Another group of workers who are standing up for their rights are graduate workers, who have been organizing at a number of local universities. Graduate students at NYU made history in 2013 holding the first union vote in 13 years. NYU agreed to recognize the union, and accepted the contract in March of 2015. This agreement again made history, making NYU’s graduate union the first in the nation to be recognized by a private college. Their determination is a testament to the importance of fair compensation for all working people.
This has also been a year of firsts for 250 digital media writers, who have been organizing with the Writers Guild of America East. In June of this year, writers at Gawker were the first to vote to unionize, and since then, their counterparts at Salon and Vice have also voted to achieve the wages, benefits, and job protections afforded by having a voice at work. Union strength and solidarity were put to the test early-on, as Salon management refused to recognize the union. Union members from various industries and locals spoke up for their new union brothers and sisters, because they all understood that an attack one group of workers is an attack on all workers.
The victories for workers at airports, casinos, and fast food restaurants, and these newer union organizing campaigns reflect a re-energized Labor Movement here in New York City, and across the country.
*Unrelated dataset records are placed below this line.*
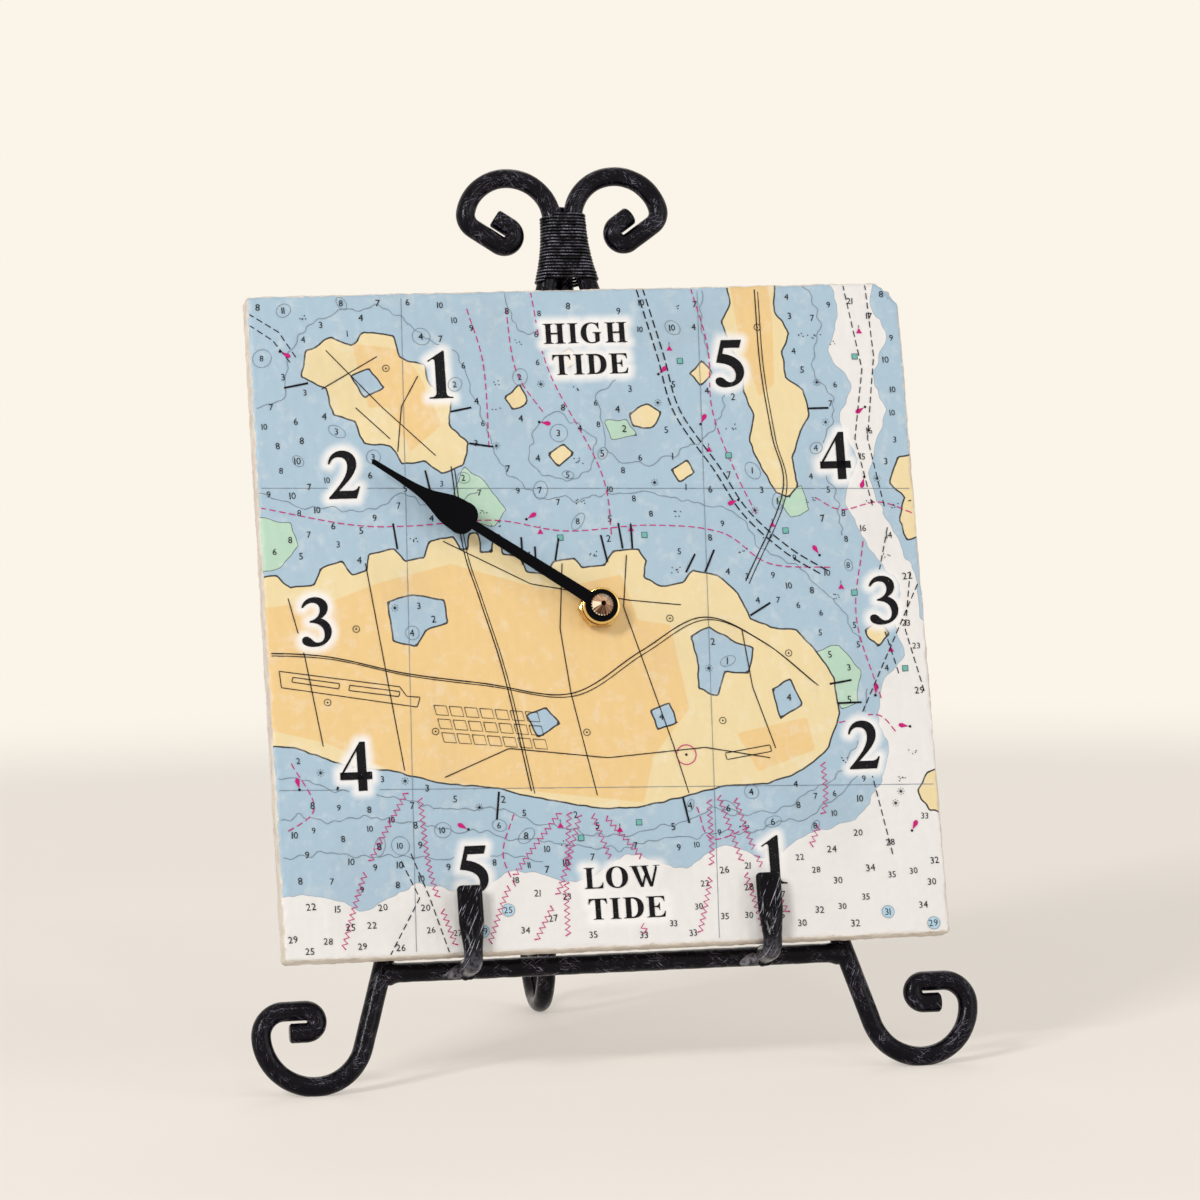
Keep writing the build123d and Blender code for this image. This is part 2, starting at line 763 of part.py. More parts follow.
with BuildPart() as tide_wheel:
    toothed(tide_wheel_level, tide_wheel_thickness, centre_place, tide_teeth, tide_module, 0)
    arbor(-(inside + shoulder_front), tide_wheel_back, tide_arbor_radius, centre_place)
    with BuildSketch(dial.offset(shoulder_front)):
        Circle(arbor_tip_radius)
        Rectangle(2 * arbor_flat, 2 * arbor_tip_radius, mode=Mode.INTERSECT)
    extrude(amount=blade_front - shoulder_front)
    with BuildSketch(dial.offset(blade_front)):
        Circle(arbor_thread_radius)
    extrude(amount=arbor_thread_length)
    bore(socket_end, tide_wheel_back, centre_arbor_radius + running_gap, centre_place)
tide_wheel.part.label = "tide_wheel"
export_step(tide_wheel.part, "parts/tide_wheel.step")

# Hand: a spade blade on a slotted collet, held by a turned cap nut
hand_plane = Plane(
    origin=dial.origin + forward * blade_back,
    x_dir=sideways * cos(radians(hand_angle)) + upslope * sin(radians(hand_angle)),
    z_dir=forward,
)


def blade_point(shares):
    """A point of the blade's outline from its two shares."""
    return (shares[0] * hand_length, shares[1] * spade_half_width)


stem_root = blade_point(stem_start_shares)
blade_end = blade_point(hand_tip_shares)

with BuildPart() as tide_hand:
    with BuildSketch(hand_plane):
        with BuildLine():
            Line(stem_root, blade_point(stem_end_shares))
            ThreePointArc(
                blade_point(stem_end_shares),
                blade_point(spade_back_shares),
                blade_point(spade_middle_shares),
            )
            edge_points = [spade_middle_shares, *spade_edge_shares, hand_tip_shares]
            Spline(
                *[blade_point(shares) for shares in edge_points],
                tangents=[(1, 0), (1, -hand_tip_slope_share)],
            )
            mirror(about=Plane.XZ)
            ThreePointArc(blade_end, (hand_length, 0), (blade_end[0], -blade_end[1]))
            Line(stem_root, (stem_root[0], -stem_root[1]))
        make_face()
        Circle(hub_radius)
        Circle(collet_neck_radius + press_gap, mode=Mode.SUBTRACT)
    extrude(amount=hand_thickness)
tide_hand.part.label = "tide_hand"
export_step(tide_hand.part, "parts/tide_hand.step")

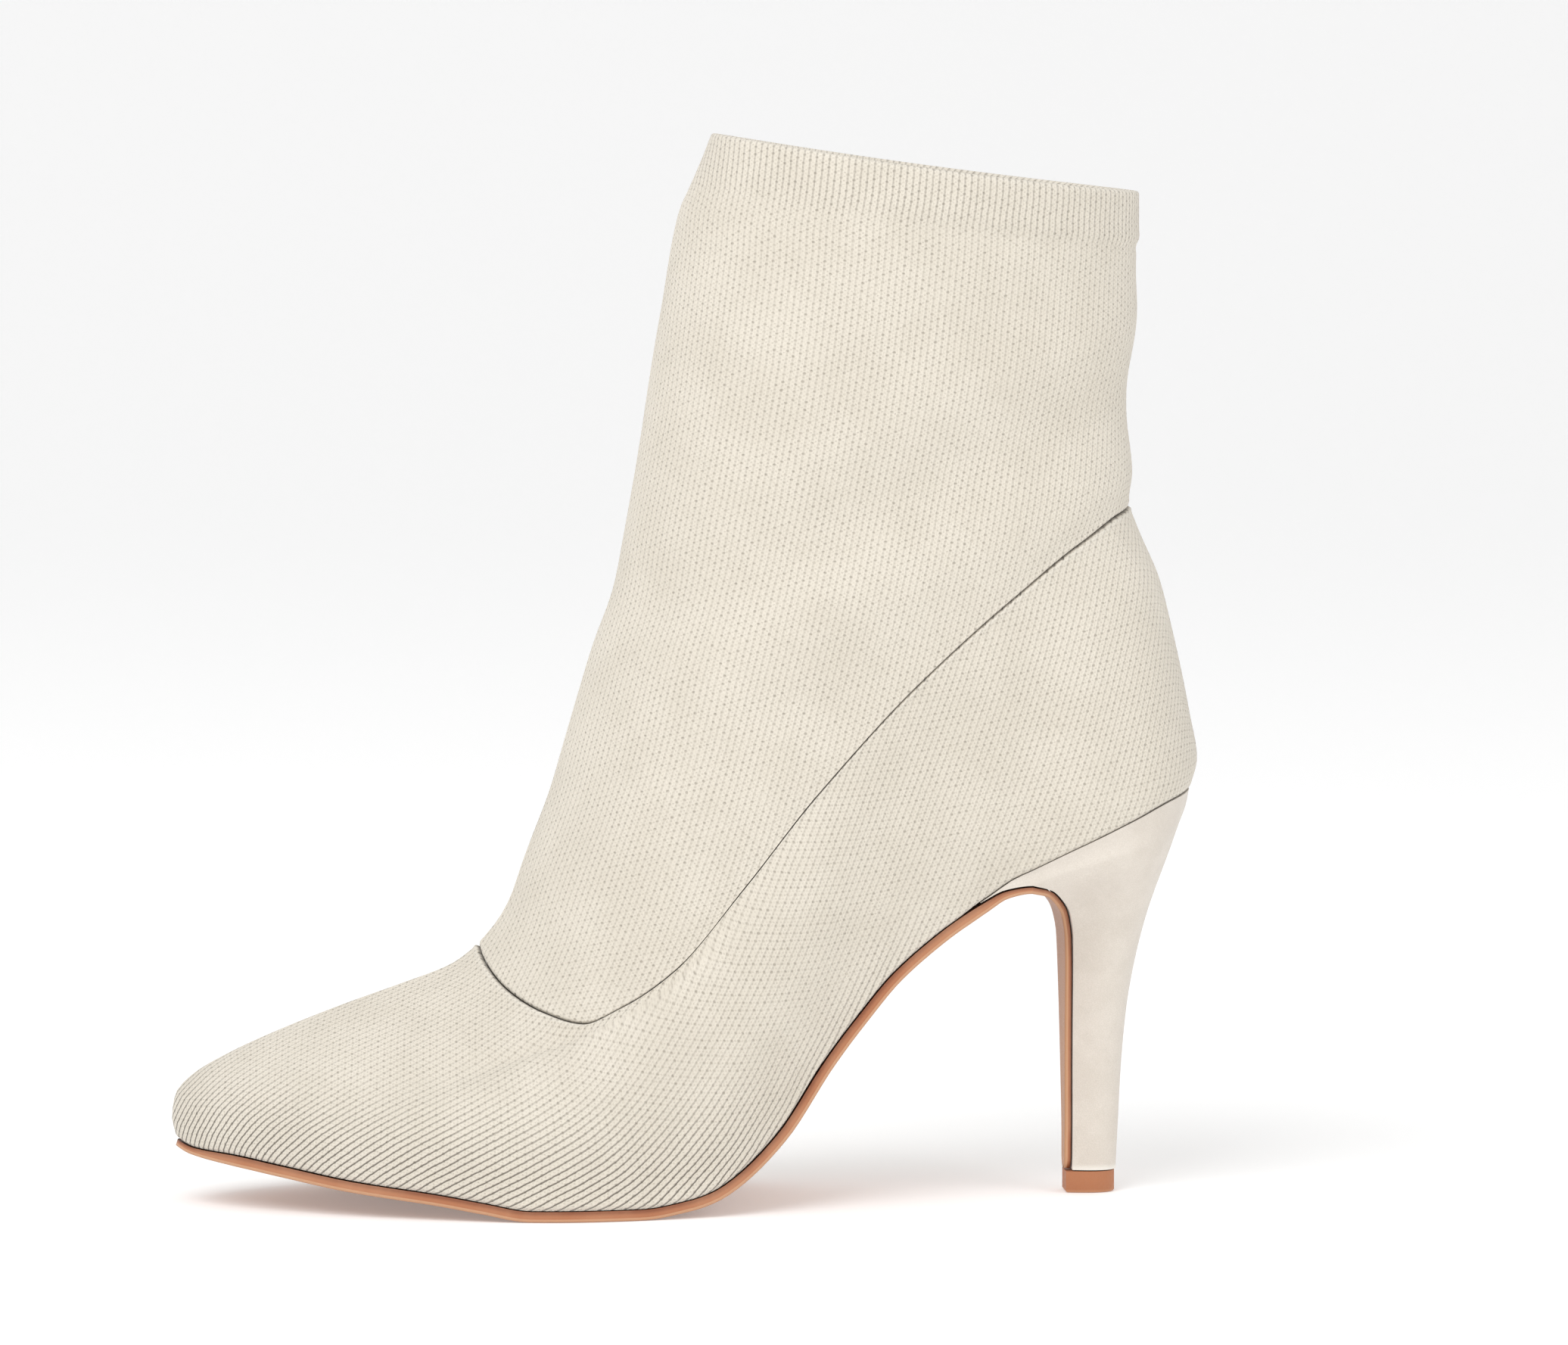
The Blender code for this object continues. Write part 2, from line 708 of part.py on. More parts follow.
def clear_scene():
    """Removes every object, then makes the boot's collection and the empty that places it."""
    for old in list(bpy.data.objects):
        bpy.data.objects.remove(old)
    group = bpy.data.collections.new("Sweater boot")
    bpy.context.scene.collection.children.link(group)
    middle = bpy.data.objects.new("boot_middle", None)
    group.objects.link(middle)
    return middle


def build_boot():
    """Makes every piece, then centres the boot between its outer and inner side."""
    middle = clear_scene()
    upper = upper_points()
    middle.location.y = -(upper[..., 1].max() + upper[..., 1].min()) / 2
    knit = add_material("cream_knit", (0.78, 0.71, 0.60), 0.9)
    sock = add_material("cream_knit_shaft", (0.80, 0.73, 0.62), 0.9)
    tan = add_material("tan_leather", (0.42, 0.17, 0.07), 0.5)
    suede = add_material("cream_suede", (0.76, 0.68, 0.60), 0.95)
    rubber = add_material("tan_top_lift", (0.45, 0.20, 0.09), 0.6)
    board = add_material("cream_lining", (0.74, 0.66, 0.55), 0.8)
    add_knit("upper", upper, knit)
    add_knit("shaft", shaft_points(), sock)
    add_loft("outsole", outsole_rings(), tan)
    add_loft("heel", heel_rings(), suede)
    add_loft("top_lift", lift_rings(), rubber)
    add_loft("insole", insole_rings(), board)


build_boot()
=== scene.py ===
"""Sweater boot: cream knit, wrapped leather sole and suede-covered heel of a left sock boot.

Every visible piece is a surface worked out from the boot's side lines and half widths.
The toe points to -X, the outer side faces -Y, and sizes are in metres. A place round
the boot is a turn: 0 at the toe, half a turn at the heel, the outer side first.
"""

import bmesh
import bpy
import numpy as np
from bpy.props import FloatProperty, FloatVectorProperty, PointerProperty
from bpy.types import Operator, Panel, PropertyGroup
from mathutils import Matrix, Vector


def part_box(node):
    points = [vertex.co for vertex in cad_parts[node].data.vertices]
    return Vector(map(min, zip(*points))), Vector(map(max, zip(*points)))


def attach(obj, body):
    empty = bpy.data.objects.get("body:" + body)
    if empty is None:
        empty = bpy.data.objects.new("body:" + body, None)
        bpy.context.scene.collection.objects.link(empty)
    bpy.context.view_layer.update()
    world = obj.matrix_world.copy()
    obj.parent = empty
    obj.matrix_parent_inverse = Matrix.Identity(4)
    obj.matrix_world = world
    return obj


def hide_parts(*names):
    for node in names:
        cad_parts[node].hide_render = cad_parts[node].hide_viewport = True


bl_info = {
    "name": "Sweater Boot",
    "version": (1, 0, 0),
    "blender": (4, 5, 0),
    "location": "View3D > Sidebar > Boot",
    "description": "Dresses a sock boot in ribbed knit, leather and suede",
    "category": "Add Mesh",
}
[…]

We are committed to the on-going fight to for higher wages, and we look forward to marching together on September 12th, as we don our union colors and paraphernalia in the name of a movement that is much bigger than ourselves. The New York City Labor Movement, the nation’s largest, has a proud tradition of standing up for the rights of working men and women, and these new union members are continuing that tradition by bringing a voice to a new generation of workers.